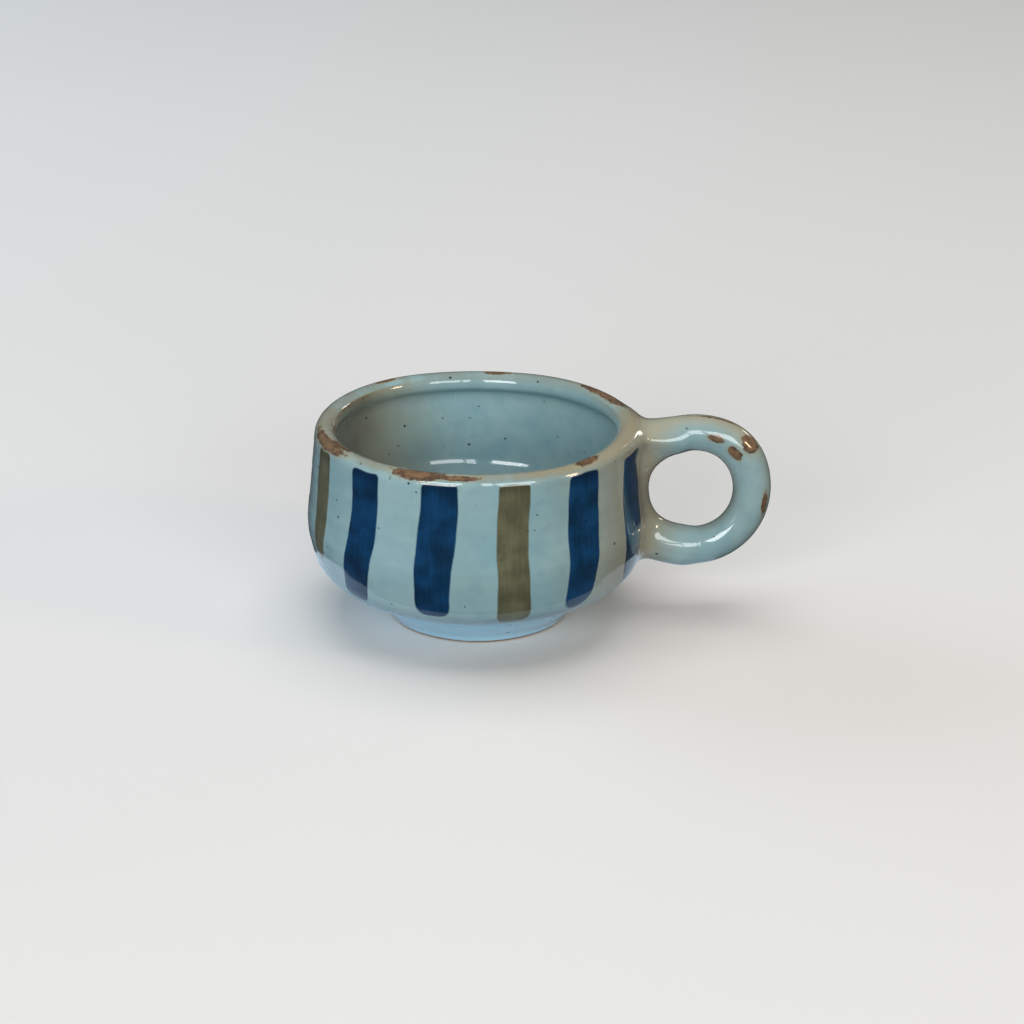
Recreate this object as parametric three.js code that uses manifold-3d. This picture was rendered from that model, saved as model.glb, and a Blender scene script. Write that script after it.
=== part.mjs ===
// A low, wide stoneware mug with a conical foot, a ring handle and upright brush strokes.
// Millimetres, +Z up. The mug stands on z = 0 and the handle points along +X.
// The origin lies under the middle of the whole mug, handle included.
import * as THREE from "three";
import { mergeVertices } from "three/addons/utils/BufferGeometryUtils.js";
import Module from "manifold-3d";

const wasm = await Module();
wasm.setup();

// Driving dimensions
const GAP = 0.3; // left between two pieces that touch
const TURNS = 60; // facets around the wheel-thrown pieces
const WALL_STEPS = 13; // facets up the outside wall
const INSIDE_STEPS = 10; // facets down the inside
const LIP_STEPS = 6; // facets over the lip

const BELLY_RADIUS = 52;
const RIM_HEIGHT = 61;
const LIP_WIDTH = 6.4;
const LIP_RADIUS = 49.5; // outside of the rolled lip
const LIP_ROLL = 3; // height of the rolled lip's round top
const FLOOR_TOP = 17.5; // inside floor of the cup
const CREASE_RADIUS = 38.8; // where the bowl meets its foot
const CREASE_HEIGHT = 11.6;

const FOOT_RADIUS = 27.8;
const FOOT_BEVEL = 0.8;
const FOOT_HOLLOW_RADIUS = 21.5;
const FOOT_HOLLOW_TOP_RADIUS = 19.5;

const COIL_RADIUS = 5.75;
const RING_RADIUS = 18.6; // to the middle of the coil
const RING_CENTRE_X = 65.4; // from the bowl's own axis
const RING_CENTRE_Z = 39.3;
const RING_STEPS = 48;
const COIL_SIDES = 14;
const JOINT_WIDTH = 9;
const JOINT_ROUNDING = 1.6;

const STROKE_DEPTH = 0.5; // thickness of a brushed layer of slip
const STROKE_CORNER = 2.4;

// The bowl's axis, with the origin midway between the far side of the bowl and the end of the handle
const HANDLE_REACH = RING_CENTRE_X + RING_RADIUS + COIL_RADIUS;
const AXIS_X = (BELLY_RADIUS - HANDLE_REACH) / 2;

const GLAZE = new THREE.Color("#7e9da2");
const COBALT = new THREE.Color("#11375a");
const IRON = new THREE.Color("#585744");

function glazed(colour, roughness) {
  return new THREE.MeshStandardMaterial({ color: colour, roughness, metalness: 0 });
}

function points(pairs) {
  return pairs.map(([across, up]) => new THREE.Vector2(across, up));
}

function smooth(pairs, steps) {
  return new THREE.SplineCurve(points(pairs)).getPoints(steps);
}

// Solid of revolution about the bowl's axis; the outline runs anticlockwise seen with +X to the right
function turned(outline) {
  const geometry = new THREE.LatheGeometry(outline, TURNS);
  geometry.rotateX(Math.PI / 2);
  return geometry;
}

function solidOf(geometry) {
  const bare = geometry.index ? geometry.toNonIndexed() : geometry.clone();
  bare.deleteAttribute("normal");
  bare.deleteAttribute("uv");
  const merged = mergeVertices(bare, 1e-4);
  const vertProperties = new Float32Array(merged.attributes.position.array);
  const triVerts = new Uint32Array(merged.index.array);
  return new wasm.Manifold(new wasm.Mesh({ numProp: 3, vertProperties, triVerts }));
}

function geometryOf(solid) {
  const mesh = solid.getMesh();
  const geometry = new THREE.BufferGeometry();
  geometry.setAttribute("position", new THREE.BufferAttribute(mesh.vertProperties, 3));
  geometry.setIndex(new THREE.BufferAttribute(mesh.triVerts, 1));
  geometry.computeVertexNormals();
  return geometry;
}

function named(name, geometry, material) {
  const mesh = new THREE.Mesh(geometry, material);
  mesh.name = name;
  return mesh;
}

// Bowl: the outside wall swells to the belly, draws in to the rim and turns under to the foot
const WALL = [
  [CREASE_RADIUS, CREASE_HEIGHT],
  [44.8, 14.2],
  [48.9, 18.5],
  [51.3, 24.8],
  [BELLY_RADIUS, 31.5],
  [51, 41],
  [50.1, 51],
  [LIP_RADIUS, RIM_HEIGHT - LIP_ROLL],
];

// The wall moved outward by a distance along its own normal
function wallOffset(distance) {
  const curve = new THREE.SplineCurve(points(WALL));
  const moved = [];
  for (let step = 0; step <= WALL_STEPS; step += 1) {
    const along = step / WALL_STEPS;
    const tangent = curve.getTangent(along);
    const outward = new THREE.Vector2(tangent.y, -tangent.x);
    moved.push(curve.getPoint(along).addScaledVector(outward, distance));
  }
  return moved;
}

// The lip's round top moved outward by a distance, from its outside over towards the inside
function lipArc(distance, turn, steps) {
  const centreX = LIP_RADIUS - LIP_WIDTH / 2;
  const centreZ = RIM_HEIGHT - LIP_ROLL;
  const arc = [];
  for (let step = 1; step <= steps; step += 1) {
    const angle = (turn * step) / steps;
    const across = centreX + (LIP_WIDTH / 2 + distance) * Math.cos(angle);
    arc.push(new THREE.Vector2(across, centreZ + (LIP_ROLL + distance) * Math.sin(angle)));
  }
  return arc;
}

// Inside of the cup, from under the lip down to the floor
const INSIDE = [
  [LIP_RADIUS - LIP_WIDTH, RIM_HEIGHT - LIP_ROLL],
  [45.2, 53],
  [45.9, 45],
  [46.4, 35],
  [44, 25.6],
  [37.5, 19.3],
  [28, FLOOR_TOP],
];

function bowl() {
  const outline = [
    new THREE.Vector2(0, CREASE_HEIGHT),
    ...wallOffset(0),
    ...lipArc(0, Math.PI, LIP_STEPS),
    ...smooth(INSIDE, INSIDE_STEPS).slice(1),
    new THREE.Vector2(0, FLOOR_TOP),
  ];
  return turned(outline);
}

// Everything inside the wall's outer face, grown by a distance: cuts what is luted onto the wall
function wallCore(distance) {
  const outline = [
    new THREE.Vector2(0, CREASE_HEIGHT - distance),
    ...wallOffset(distance),
    ...lipArc(distance, Math.PI / 2, LIP_STEPS / 2),
    new THREE.Vector2(0, RIM_HEIGHT + distance),
  ];
  return solidOf(turned(outline));
}

// Foot: a turned ring, conical outside, hollow underneath, standing on a flat edge
function footRing() {
  const top = CREASE_HEIGHT - GAP;
  const outline = points([
    [FOOT_HOLLOW_RADIUS, 0],
    [FOOT_RADIUS - FOOT_BEVEL, 0],
    [FOOT_RADIUS, FOOT_BEVEL],
    [CREASE_RADIUS, top],
    [FOOT_HOLLOW_TOP_RADIUS, top],
    [FOOT_HOLLOW_RADIUS - FOOT_BEVEL / 2, FOOT_BEVEL],
    [FOOT_HOLLOW_RADIUS, 0],
  ]);
  return turned(outline);
}

// Handle: a coil of clay closed into an upright ring
function ring(coilRadius) {
  const geometry = new THREE.TorusGeometry(RING_RADIUS, coilRadius, COIL_SIDES, RING_STEPS);
  geometry.rotateX(Math.PI / 2);
  geometry.translate(RING_CENTRE_X, 0, RING_CENTRE_Z);
  return solidOf(geometry);
}

// A web of clay between the ring and the wall: its outline seen from the side, rounded out all along its edges
function web(outline) {
  const flat = JOINT_WIDTH - 2 * JOINT_ROUNDING;
  const geometry = new THREE.ExtrudeGeometry(outline, {
    depth: flat,
    curveSegments: 8,
    bevelEnabled: true,
    bevelThickness: JOINT_ROUNDING,
    bevelSize: JOINT_ROUNDING,
    bevelSegments: 3,
  });
  geometry.translate(0, 0, -flat / 2);
  geometry.rotateX(Math.PI / 2);
  return solidOf(geometry);
}

const WEB_TOP = RING_CENTRE_Z + RING_RADIUS + COIL_RADIUS - JOINT_ROUNDING;
const WEB_FOOT = RING_CENTRE_Z - RING_RADIUS - COIL_RADIUS + JOINT_ROUNDING;

// Upper joint: runs from the outside of the lip over onto the top of the ring
function upperWeb() {
  const outline = new THREE.Shape();
  outline.moveTo(LIP_RADIUS - 3, WEB_TOP - 12);
  outline.lineTo(LIP_RADIUS + 9, WEB_TOP - 9);
  outline.lineTo(RING_CENTRE_X - 5, WEB_TOP - 5);
  outline.lineTo(RING_CENTRE_X - 5, WEB_TOP - 0.2);
  outline.quadraticCurveTo(LIP_RADIUS + 5, WEB_TOP - 1.6, LIP_RADIUS + 1, RIM_HEIGHT - JOINT_ROUNDING);
  outline.lineTo(LIP_RADIUS - 3, RIM_HEIGHT - JOINT_ROUNDING - 0.5);
  return web(outline);
}

// Lower joint: carries the underside of the ring straight in to the wall
function lowerWeb() {
  const outline = new THREE.Shape();
  outline.moveTo(LIP_RADIUS - 3, WEB_FOOT + 9);
  outline.lineTo(LIP_RADIUS - 3, WEB_FOOT + 2.6);
  outline.quadraticCurveTo(LIP_RADIUS + 6, WEB_FOOT + 0.2, RING_CENTRE_X, WEB_FOOT);
  outline.lineTo(RING_CENTRE_X, WEB_FOOT + 6);
  outline.lineTo(LIP_RADIUS + 4, WEB_FOOT + 9);
  return web(outline);
}

function largestPiece(solid) {
  const pieces = solid.decompose();
  return pieces.reduce((best, piece) => (piece.volume() > best.volume() ? piece : best));
}

// Brush strokes, going round from the handle: degrees from the front, width, lean and foot of each
const STROKES = [
  { angle: 71, width: 12, lean: -1.6, foot: 18 },
  { angle: 41, width: 11.4, lean: -2, foot: 17.5 },
  { angle: 14, width: 10.2, lean: -0.8, foot: 15 },
  { angle: -12.5, width: 11.6, lean: -2, foot: 17.5 },
  { angle: -42, width: 10.9, lean: -2.4, foot: 16.5 },
  { angle: -67, width: 8.2, lean: 0.4, foot: 24 },
  { angle: -97.5, width: 11.4, lean: 0.8, foot: 17 },
  { angle: -128, width: 11, lean: -1, foot: 16.5 },
  { angle: -158.5, width: 10, lean: 0.5, foot: 15.5 },
  { angle: 171, width: 11.6, lean: 1.4, foot: 17 },
  { angle: 140.5, width: 11.2, lean: -1.2, foot: 17.5 },
  { angle: 110, width: 9.4, lean: 0.6, foot: 19 },
];
const STROKE_TOP = RIM_HEIGHT - 2;
const STROKES_IN_A_PATTERN = 3; // two of cobalt, then one of iron

// A stroke's outline with rounded corners, its middle on x = 0
function strokeOutline(stroke) {
  const half = stroke.width / 2;
  const shape = new THREE.Shape();
  shape.moveTo(-half, STROKE_TOP - STROKE_CORNER);
  shape.quadraticCurveTo(-half, STROKE_TOP, STROKE_CORNER - half, STROKE_TOP);
  shape.lineTo(half - STROKE_CORNER, STROKE_TOP);
  shape.quadraticCurveTo(half, STROKE_TOP, half, STROKE_TOP - STROKE_CORNER);
  shape.lineTo(half + stroke.lean, stroke.foot + STROKE_CORNER);
  shape.quadraticCurveTo(half + stroke.lean, stroke.foot, half / 3 + stroke.lean, stroke.foot);
  shape.lineTo(stroke.lean - half / 3, stroke.foot);
  shape.quadraticCurveTo(stroke.lean - half, stroke.foot, stroke.lean - half, stroke.foot + 2 * STROKE_CORNER);
  shape.closePath();
  return shape;
}

// The layer of slip: a thin shell just off the wall, cut to the stroke's outline
function strokeGeometry(stroke, shell) {
  const geometry = new THREE.ExtrudeGeometry(strokeOutline(stroke), {
    depth: BELLY_RADIUS,
    curveSegments: 3,
    bevelEnabled: false,
  });
  geometry.rotateX(Math.PI / 2);
  geometry.translate(0, -BELLY_RADIUS / 3, 0);
  geometry.rotateZ(THREE.MathUtils.degToRad(stroke.angle));
  return geometryOf(largestPiece(shell.intersect(solidOf(geometry))));
}

const object = new THREE.Group();
const mug = new THREE.Group();
mug.position.x = AXIS_X;
object.add(mug);

const core = wallCore(GAP);
const joinedRing = ring(COIL_RADIUS + GAP);
const handle = largestPiece(ring(COIL_RADIUS).subtract(core));
const upperJoint = largestPiece(upperWeb().subtract(core).subtract(joinedRing));
const lowerJoint = largestPiece(lowerWeb().subtract(core).subtract(joinedRing));

mug.add(named("bowl", bowl(), glazed(GLAZE, 0.2)));
mug.add(named("foot_ring", footRing(), glazed(GLAZE, 0.25)));
mug.add(named("handle_ring", geometryOf(handle), glazed(GLAZE, 0.2)));
mug.add(named("upper_handle_joint", geometryOf(upperJoint), glazed(GLAZE, 0.2)));
mug.add(named("lower_handle_joint", geometryOf(lowerJoint), glazed(GLAZE, 0.2)));

const shell = wallCore(GAP + STROKE_DEPTH).subtract(core);
const counts = { cobalt: 0, iron: 0 };
STROKES.forEach((stroke, place) => {
  const pigment = place % STROKES_IN_A_PATTERN === STROKES_IN_A_PATTERN - 1 ? "iron" : "cobalt";
  counts[pigment] += 1;
  const colour = pigment === "iron" ? IRON : COBALT;
  mug.add(named(`${pigment}_stroke_${counts[pigment]}`, strokeGeometry(stroke, shell), glazed(colour, 0.25)));
});

export default object;
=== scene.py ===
import math
from collections import namedtuple

import bmesh
import bpy
import numpy as np
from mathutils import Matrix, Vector


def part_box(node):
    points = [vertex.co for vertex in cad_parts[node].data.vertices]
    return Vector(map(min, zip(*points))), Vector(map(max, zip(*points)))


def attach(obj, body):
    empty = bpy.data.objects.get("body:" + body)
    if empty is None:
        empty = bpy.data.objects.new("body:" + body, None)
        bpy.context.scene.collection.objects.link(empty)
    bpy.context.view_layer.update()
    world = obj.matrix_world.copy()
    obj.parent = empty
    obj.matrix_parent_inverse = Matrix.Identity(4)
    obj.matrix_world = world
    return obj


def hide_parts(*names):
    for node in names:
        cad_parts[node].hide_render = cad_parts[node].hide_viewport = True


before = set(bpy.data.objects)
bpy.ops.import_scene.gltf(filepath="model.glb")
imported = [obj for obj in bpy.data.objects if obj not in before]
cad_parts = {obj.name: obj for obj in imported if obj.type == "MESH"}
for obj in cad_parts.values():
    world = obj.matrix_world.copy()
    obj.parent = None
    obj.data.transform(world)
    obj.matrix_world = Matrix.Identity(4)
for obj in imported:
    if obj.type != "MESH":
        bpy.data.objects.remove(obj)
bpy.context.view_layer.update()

# Everything is shaped in millimetres about the bowl's own axis, then placed in the frame in metres.
MM = 0.001
FULL_TURN = 2 * math.pi
TINY = 1e-9  # keeps a division from being by nothing


def node_box(node):
    """The lowest and highest corners of a node, in millimetres."""
    low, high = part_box(node)
    return np.array(low) / MM, np.array(high) / MM


BOWL_LOW, BOWL_HIGH = node_box("bowl")
FOOT_LOW, FOOT_HIGH = node_box("foot_ring")
RING_LOW, RING_HIGH = node_box("handle_ring")

AXIS_X = (BOWL_LOW[0] + BOWL_HIGH[0]) / 2
BELLY = (BOWL_HIGH[0] - BOWL_LOW[0]) / 2
RIM = BOWL_HIGH[2]
CREASE = BOWL_LOW[2]
CREASE_RADIUS = (FOOT_HIGH[0] - FOOT_LOW[0]) / 2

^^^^

Objective —
Each line from the line with "bpy.context.scene.collection.objects.link(empty)" to the line with "cad_parts[node].hide_render = cad_parts[node].hide_viewport" is to be echoed exactly; both boundary lines are included, and nothing else is to be output.

Exercise answer —
        bpy.context.scene.collection.objects.link(empty)
    bpy.context.view_layer.update()
    world = obj.matrix_world.copy()
    obj.parent = empty
    obj.matrix_parent_inverse = Matrix.Identity(4)
    obj.matrix_world = world
    return obj


def hide_parts(*names):
    for node in names:
        cad_parts[node].hide_render = cad_parts[node].hide_viewport = True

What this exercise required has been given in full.